§ GIVEN PROBLEM
Repeat each record below exactly as given.

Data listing
______

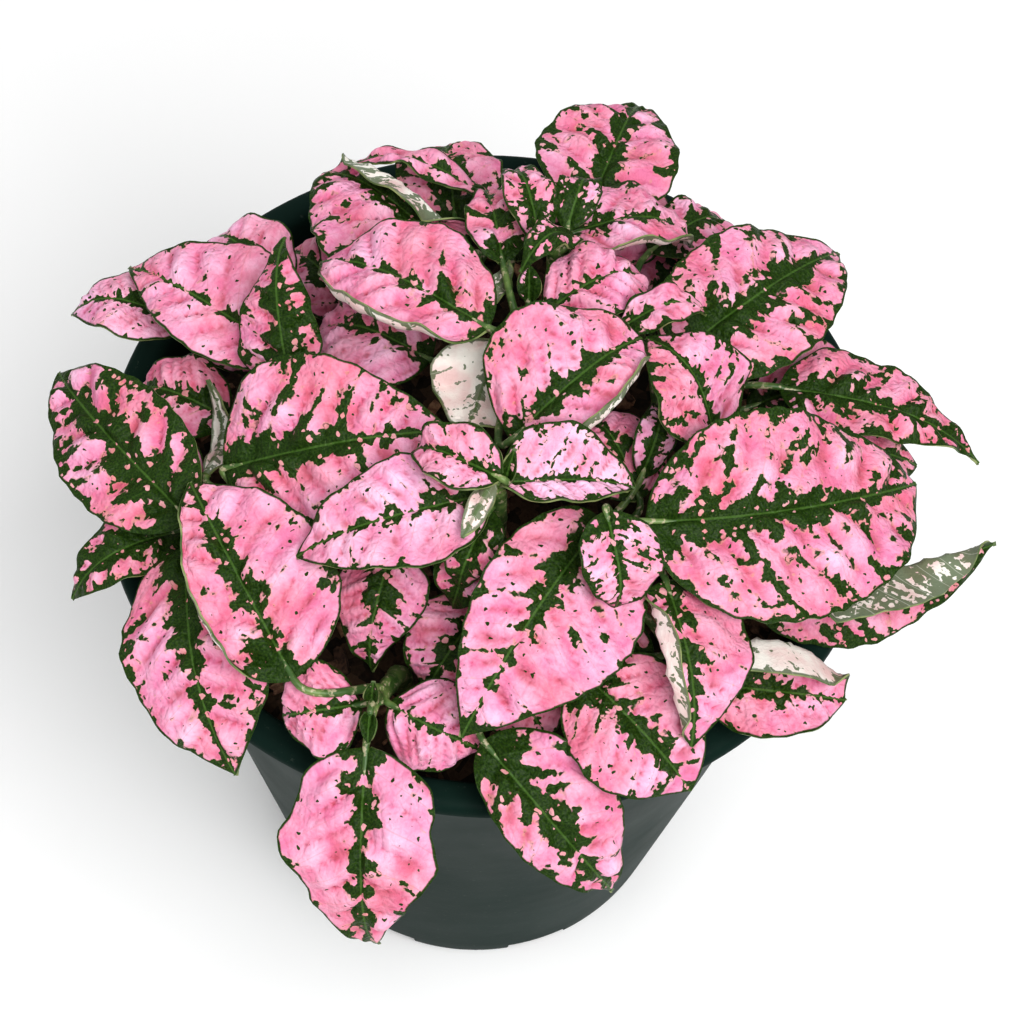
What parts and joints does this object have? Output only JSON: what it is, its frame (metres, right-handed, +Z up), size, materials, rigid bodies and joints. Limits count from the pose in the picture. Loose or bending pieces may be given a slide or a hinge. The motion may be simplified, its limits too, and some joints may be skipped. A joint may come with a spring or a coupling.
{
  "type": "potted polka dot plant",
  "caption": "Low leafy house plant with pink and dark green mottled leaves on soft stems, growing in a tapered round plastic nursery pot full of bark soil.",
  "frame": {"origin": "centre of the pot's flat underside, which is the plane that the pot stands on", "axes": "+Z up along the pot's axis, +X to the right and -Y to the front as the plant is seen in the picture"},
  "size_m": [0.1836, 0.178, 0.1958],
  "materials": {
    "pot_plastic": "satin moulded dark green plastic",
    "bark_soil": "loose bark and peat, matt",
    "leaf": "soft satin leaf, pink blotches on dark green"
  },
  "bodies": {
    "root": {"pot": "pot_plastic", "soil": "bark_soil", "stem_centre": "leaf", "stem_centre_right": "leaf", "stem_front_left": "leaf", "stem_left": "leaf", "stem_upper_left": "leaf", "stem_top_centre": "leaf", "stem_back": "leaf", "stem_back_left": "leaf", "stem_back_right": "leaf", "stem_right": "leaf", "stem_front_right": "leaf"}
  },
  "joints": []
}
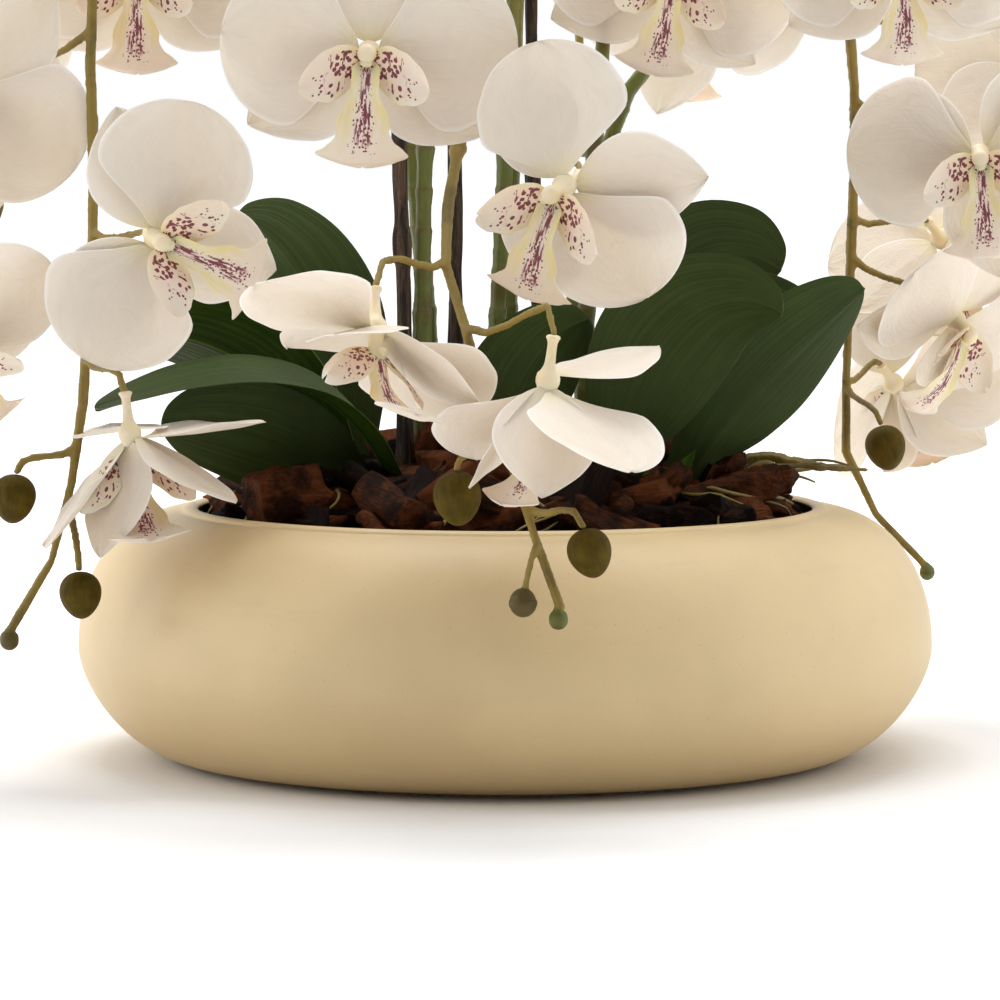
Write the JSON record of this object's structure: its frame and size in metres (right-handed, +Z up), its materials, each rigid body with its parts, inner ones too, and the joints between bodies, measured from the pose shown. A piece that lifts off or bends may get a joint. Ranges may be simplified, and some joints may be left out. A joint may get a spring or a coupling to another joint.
{
  "type": "potted orchid",
  "caption": "Moth orchid in a low round bowl: strap leaves, twig stakes and arching spikes of open flowers and hanging buds over chipped bark.",
  "frame": {"origin": "centre of the flat foot that the bowl stands on", "axes": "+Z up, -Y to the front of the arrangement, +X to the viewer's right"},
  "size_m": [0.5973, 0.5175, 0.5396],
  "materials": {
    "bowl": "matte",
    "pad": "satin",
    "bark": "matte",
    "twig": "matte",
    "root": "matte",
    "leaf": "satin",
    "petal": "matte",
    "bud": "matte",
    "stem": "satin"
  },
  "bodies": {
    "root": {"bowl": "bowl", "foot_pad_1": "pad", "foot_pad_2": "pad", "foot_pad_3": "pad", "twig_stake_left": "twig", "twig_stake_middle": "twig", "twig_stake_right": "twig", "air_root_right": "root", "air_root_left": "root", "leaf_left_upright": "leaf", "leaf_left_long": "leaf", "leaf_left_curled": "leaf", "leaf_left_low": "leaf", "leaf_middle": "leaf", "leaf_right_front": "leaf", "leaf_right_low": "leaf", "leaf_right_back": "leaf", "leaf_right_upright": "leaf", "bark_chunk_round": "bark", "bark_chunk_front": "bark", "bark_chunk_right": "bark", "bark_chunk_left": "bark", "flower_left_1": "petal", "flower_left_2": "petal", "flower_left_3": "petal", "flower_left_4": "petal", "flower_left_5": "petal", "flower_left_6": "petal", "flower_left_7": "petal", "flower_front_1": "petal", "flower_front_2": "petal", "flower_front_3": "petal", "flower_front_4": "petal", "flower_front_5": "petal", "flower_right_1": "petal", "flower_right_2": "petal", "flower_right_3": "petal", "flower_right_4": "petal", "flower_right_5": "petal", "flower_right_6": "petal", "flower_left_back_1": "petal", "flower_left_back_2": "petal", "flower_left_back_3": "petal", "flower_right_back_1": "petal", "flower_right_back_2": "petal", "flower_back_1": "petal", "flower_back_2": "petal", "bud_left_outer": "bud", "bud_left_low": "bud", "bud_front_large": "bud", "bud_front_side": "bud", "bud_right": "bud", "spike_left": "stem", "spike_front": "stem", "spike_right": "stem", "spike_left_back": "stem", "spike_right_back": "stem", "spike_back": "stem", "bark_bed": "bark"}
  },
  "joints": []
}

______

§ SOLVED PROBLEM
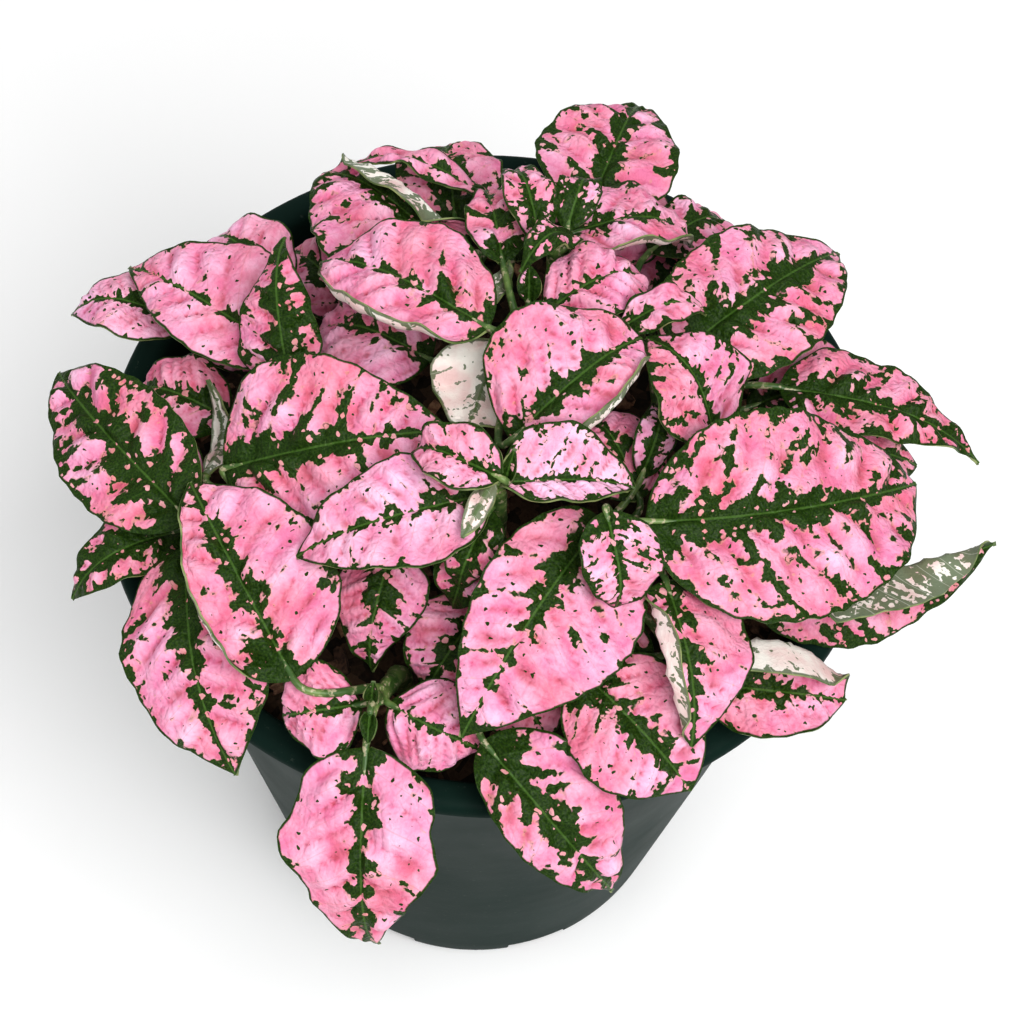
What parts and joints does this object have? Output only JSON: what it is, its frame (metres, right-handed, +Z up), size, materials, rigid bodies and joints. Limits count from the pose in the picture. Loose or bending pieces may be given a slide or a hinge. The motion may be simplified, its limits too, and some joints may be skipped. A joint may come with a spring or a coupling.
{
  "type": "potted polka dot plant",
  "caption": "Low leafy house plant with pink and dark green mottled leaves on soft stems, growing in a tapered round plastic nursery pot full of bark soil.",
  "frame": {"origin": "centre of the pot's flat underside, which is the plane that the pot stands on", "axes": "+Z up along the pot's axis, +X to the right and -Y to the front as the plant is seen in the picture"},
  "size_m": [0.1836, 0.178, 0.1958],
  "materials": {
    "pot_plastic": "satin moulded dark green plastic",
    "bark_soil": "loose bark and peat, matt",
    "leaf": "soft satin leaf, pink blotches on dark green"
  },
  "bodies": {
    "root": {"pot": "pot_plastic", "soil": "bark_soil", "stem_centre": "leaf", "stem_centre_right": "leaf", "stem_front_left": "leaf", "stem_left": "leaf", "stem_upper_left": "leaf", "stem_top_centre": "leaf", "stem_back": "leaf", "stem_back_left": "leaf", "stem_back_right": "leaf", "stem_right": "leaf", "stem_front_right": "leaf"}
  },
  "joints": []
}
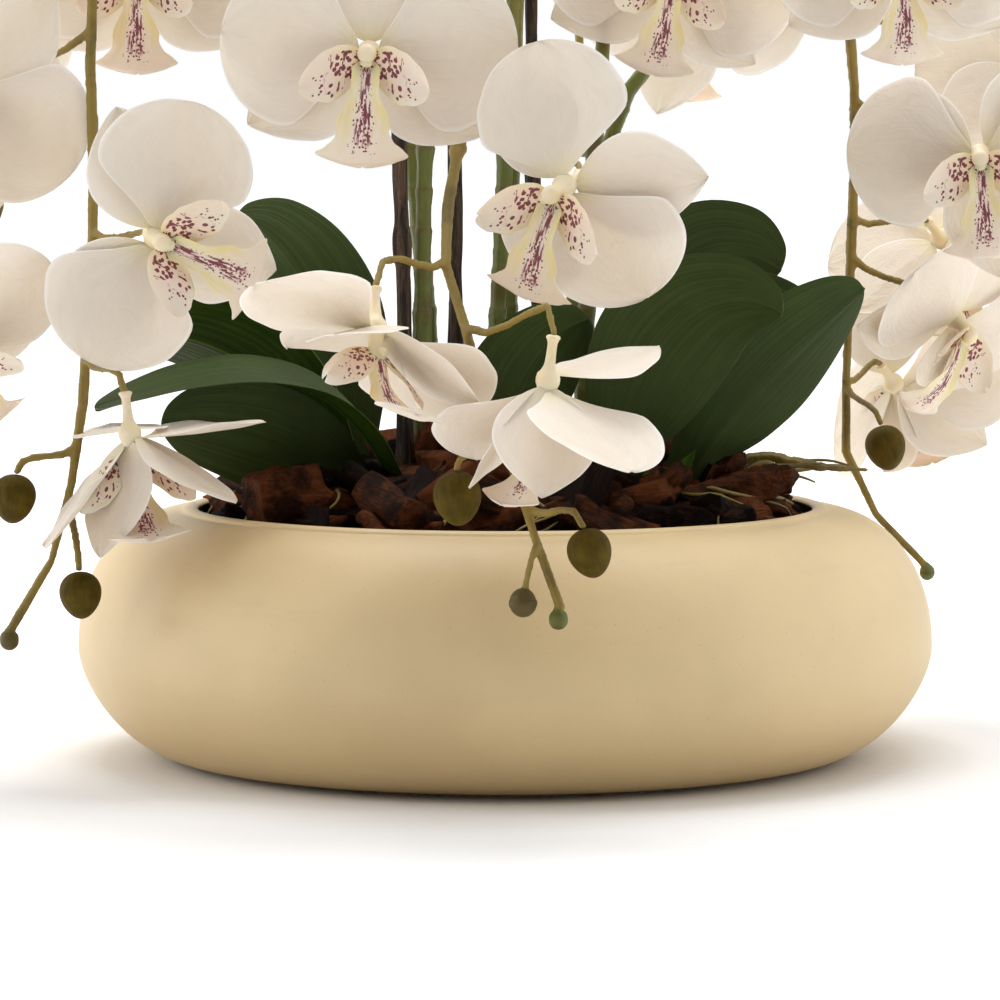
Write the JSON record of this object's structure: its frame and size in metres (right-handed, +Z up), its materials, each rigid body with its parts, inner ones too, and the joints between bodies, measured from the pose shown. A piece that lifts off or bends may get a joint. Ranges may be simplified, and some joints may be left out. A joint may get a spring or a coupling to another joint.
{
  "type": "potted orchid",
  "caption": "Moth orchid in a low round bowl: strap leaves, twig stakes and arching spikes of open flowers and hanging buds over chipped bark.",
  "frame": {"origin": "centre of the flat foot that the bowl stands on", "axes": "+Z up, -Y to the front of the arrangement, +X to the viewer's right"},
  "size_m": [0.5973, 0.5175, 0.5396],
  "materials": {
    "bowl": "matte",
    "pad": "satin",
    "bark": "matte",
    "twig": "matte",
    "root": "matte",
    "leaf": "satin",
    "petal": "matte",
    "bud": "matte",
    "stem": "satin"
  },
  "bodies": {
    "root": {"bowl": "bowl", "foot_pad_1": "pad", "foot_pad_2": "pad", "foot_pad_3": "pad", "twig_stake_left": "twig", "twig_stake_middle": "twig", "twig_stake_right": "twig", "air_root_right": "root", "air_root_left": "root", "leaf_left_upright": "leaf", "leaf_left_long": "leaf", "leaf_left_curled": "leaf", "leaf_left_low": "leaf", "leaf_middle": "leaf", "leaf_right_front": "leaf", "leaf_right_low": "leaf", "leaf_right_back": "leaf", "leaf_right_upright": "leaf", "bark_chunk_round": "bark", "bark_chunk_front": "bark", "bark_chunk_right": "bark", "bark_chunk_left": "bark", "flower_left_1": "petal", "flower_left_2": "petal", "flower_left_3": "petal", "flower_left_4": "petal", "flower_left_5": "petal", "flower_left_6": "petal", "flower_left_7": "petal", "flower_front_1": "petal", "flower_front_2": "petal", "flower_front_3": "petal", "flower_front_4": "petal", "flower_front_5": "petal", "flower_right_1": "petal", "flower_right_2": "petal", "flower_right_3": "petal", "flower_right_4": "petal", "flower_right_5": "petal", "flower_right_6": "petal", "flower_left_back_1": "petal", "flower_left_back_2": "petal", "flower_left_back_3": "petal", "flower_right_back_1": "petal", "flower_right_back_2": "petal", "flower_back_1": "petal", "flower_back_2": "petal", "bud_left_outer": "bud", "bud_left_low": "bud", "bud_front_large": "bud", "bud_front_side": "bud", "bud_right": "bud", "spike_left": "stem", "spike_front": "stem", "spike_right": "stem", "spike_left_back": "stem", "spike_right_back": "stem", "spike_back": "stem", "bark_bed": "bark"}
  },
  "joints": []
}